## Your instructions
Pick out the lines below that include the string "objects".

[Excerpt from a dataset]

....

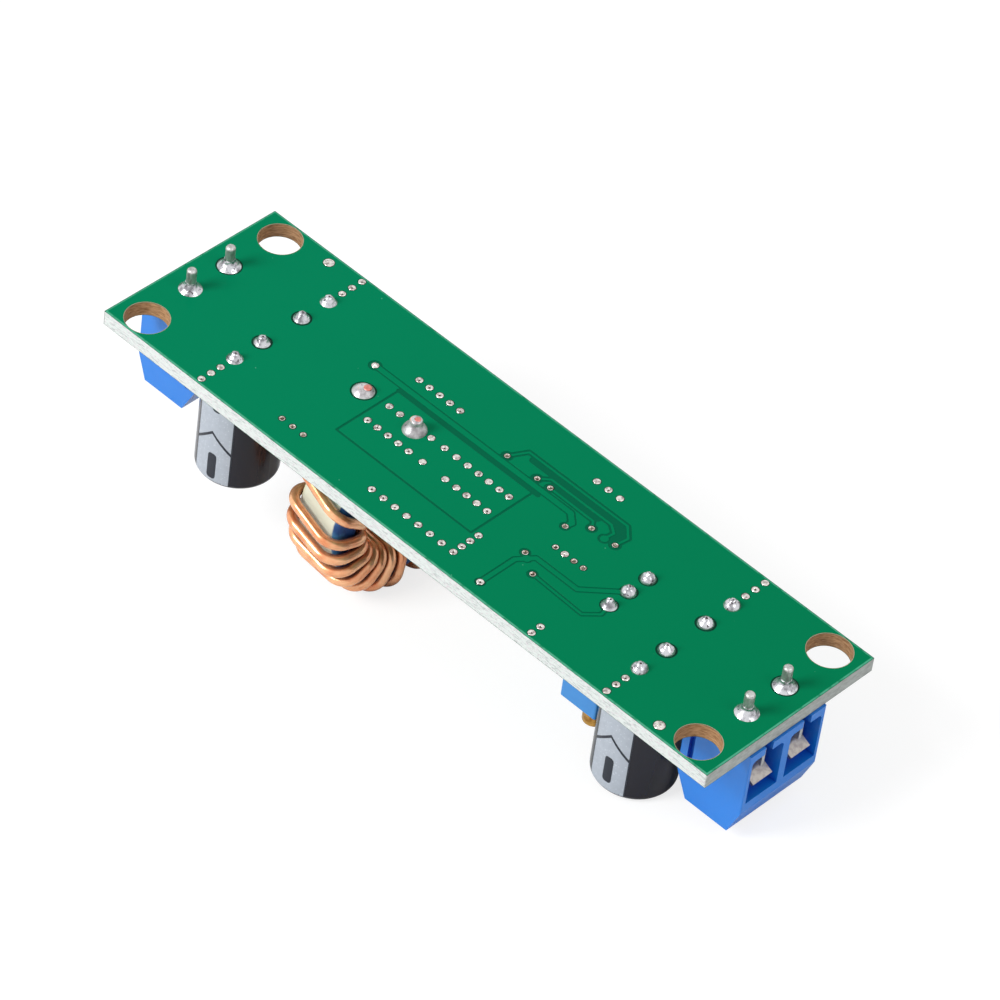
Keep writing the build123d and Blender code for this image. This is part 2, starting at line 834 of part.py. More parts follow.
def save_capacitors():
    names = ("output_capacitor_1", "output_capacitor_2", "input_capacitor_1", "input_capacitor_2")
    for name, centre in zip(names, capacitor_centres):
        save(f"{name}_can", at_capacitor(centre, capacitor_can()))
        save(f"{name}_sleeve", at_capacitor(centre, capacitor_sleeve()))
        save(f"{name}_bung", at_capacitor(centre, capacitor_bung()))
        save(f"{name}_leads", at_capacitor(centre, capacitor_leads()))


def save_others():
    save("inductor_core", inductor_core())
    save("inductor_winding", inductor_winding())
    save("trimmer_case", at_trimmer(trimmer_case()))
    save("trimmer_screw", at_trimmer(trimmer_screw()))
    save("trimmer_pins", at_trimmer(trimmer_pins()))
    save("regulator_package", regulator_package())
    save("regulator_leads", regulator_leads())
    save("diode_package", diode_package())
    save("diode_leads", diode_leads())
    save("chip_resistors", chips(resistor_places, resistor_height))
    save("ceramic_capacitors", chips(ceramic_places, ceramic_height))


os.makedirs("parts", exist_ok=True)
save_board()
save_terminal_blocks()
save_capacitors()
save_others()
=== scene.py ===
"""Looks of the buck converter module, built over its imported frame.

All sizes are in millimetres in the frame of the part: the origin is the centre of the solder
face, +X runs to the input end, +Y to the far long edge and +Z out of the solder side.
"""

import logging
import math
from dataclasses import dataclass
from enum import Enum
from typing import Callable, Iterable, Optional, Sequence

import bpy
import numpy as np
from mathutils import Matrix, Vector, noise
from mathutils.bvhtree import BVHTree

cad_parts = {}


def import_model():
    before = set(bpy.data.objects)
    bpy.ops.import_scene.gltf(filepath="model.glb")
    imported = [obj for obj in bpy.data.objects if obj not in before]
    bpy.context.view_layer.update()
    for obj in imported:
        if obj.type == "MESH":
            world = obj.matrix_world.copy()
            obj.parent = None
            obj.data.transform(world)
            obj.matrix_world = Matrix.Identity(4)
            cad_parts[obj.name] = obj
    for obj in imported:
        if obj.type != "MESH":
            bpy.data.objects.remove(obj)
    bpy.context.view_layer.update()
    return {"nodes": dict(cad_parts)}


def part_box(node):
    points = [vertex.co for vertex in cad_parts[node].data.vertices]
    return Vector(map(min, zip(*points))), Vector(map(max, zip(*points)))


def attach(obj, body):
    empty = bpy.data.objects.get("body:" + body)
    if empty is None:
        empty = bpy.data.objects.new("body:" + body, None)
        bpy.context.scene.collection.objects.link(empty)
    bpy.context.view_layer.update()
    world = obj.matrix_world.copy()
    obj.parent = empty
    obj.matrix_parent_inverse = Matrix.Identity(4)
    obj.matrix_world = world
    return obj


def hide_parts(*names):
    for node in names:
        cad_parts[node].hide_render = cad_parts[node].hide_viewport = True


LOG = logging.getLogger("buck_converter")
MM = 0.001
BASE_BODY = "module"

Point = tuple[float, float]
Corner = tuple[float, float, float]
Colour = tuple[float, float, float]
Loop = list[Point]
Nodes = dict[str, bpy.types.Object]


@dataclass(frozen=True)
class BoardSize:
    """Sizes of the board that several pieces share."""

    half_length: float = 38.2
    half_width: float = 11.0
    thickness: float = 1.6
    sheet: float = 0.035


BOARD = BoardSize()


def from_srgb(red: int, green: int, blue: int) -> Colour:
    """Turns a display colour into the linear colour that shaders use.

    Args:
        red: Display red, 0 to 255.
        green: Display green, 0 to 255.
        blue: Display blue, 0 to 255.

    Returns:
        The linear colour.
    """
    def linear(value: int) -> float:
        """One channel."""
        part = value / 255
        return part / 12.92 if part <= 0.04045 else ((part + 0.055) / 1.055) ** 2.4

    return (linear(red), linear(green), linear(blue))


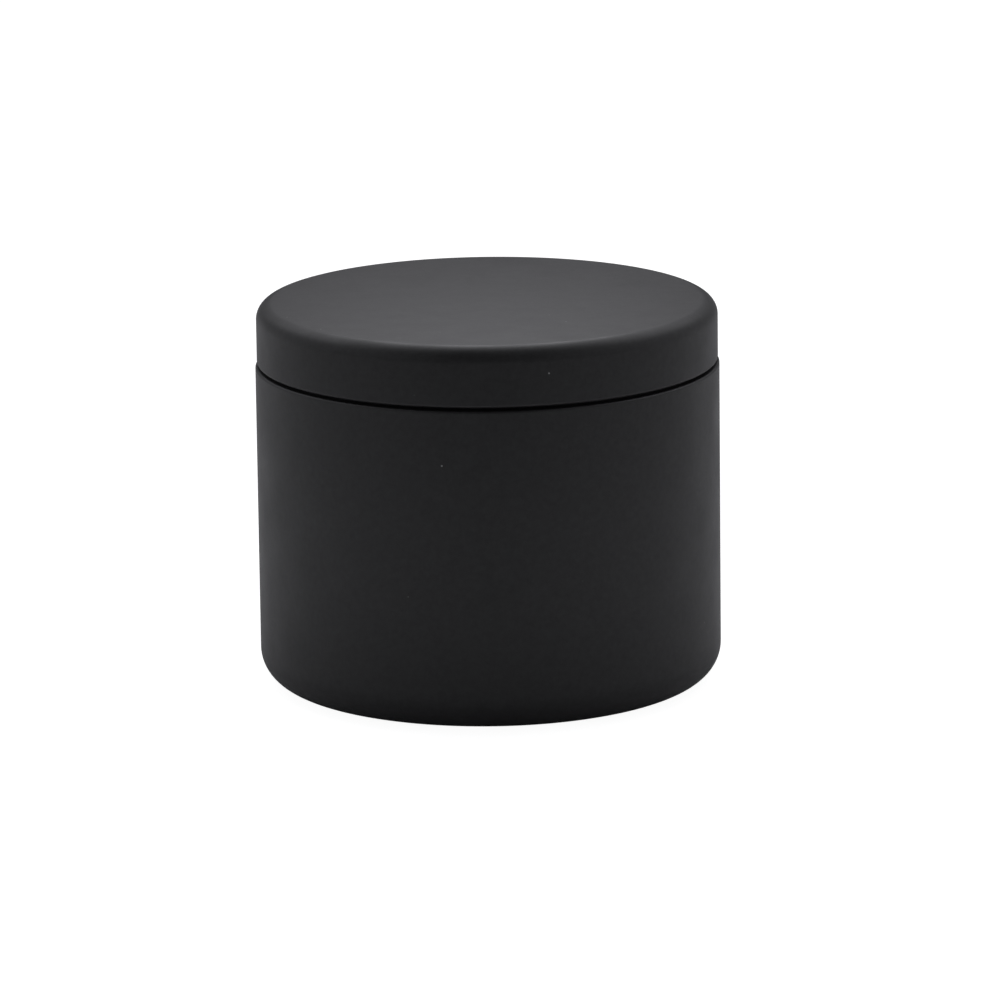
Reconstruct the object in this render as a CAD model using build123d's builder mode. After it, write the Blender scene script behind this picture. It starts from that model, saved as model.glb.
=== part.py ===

....

## Expected answer
    before = set(bpy.data.objects)
    imported = [obj for obj in bpy.data.objects if obj not in before]
            bpy.data.objects.remove(obj)
    empty = bpy.data.objects.get("body:" + body)
        empty = bpy.data.objects.new("body:" + body, None)
        bpy.context.scene.collection.objects.link(empty)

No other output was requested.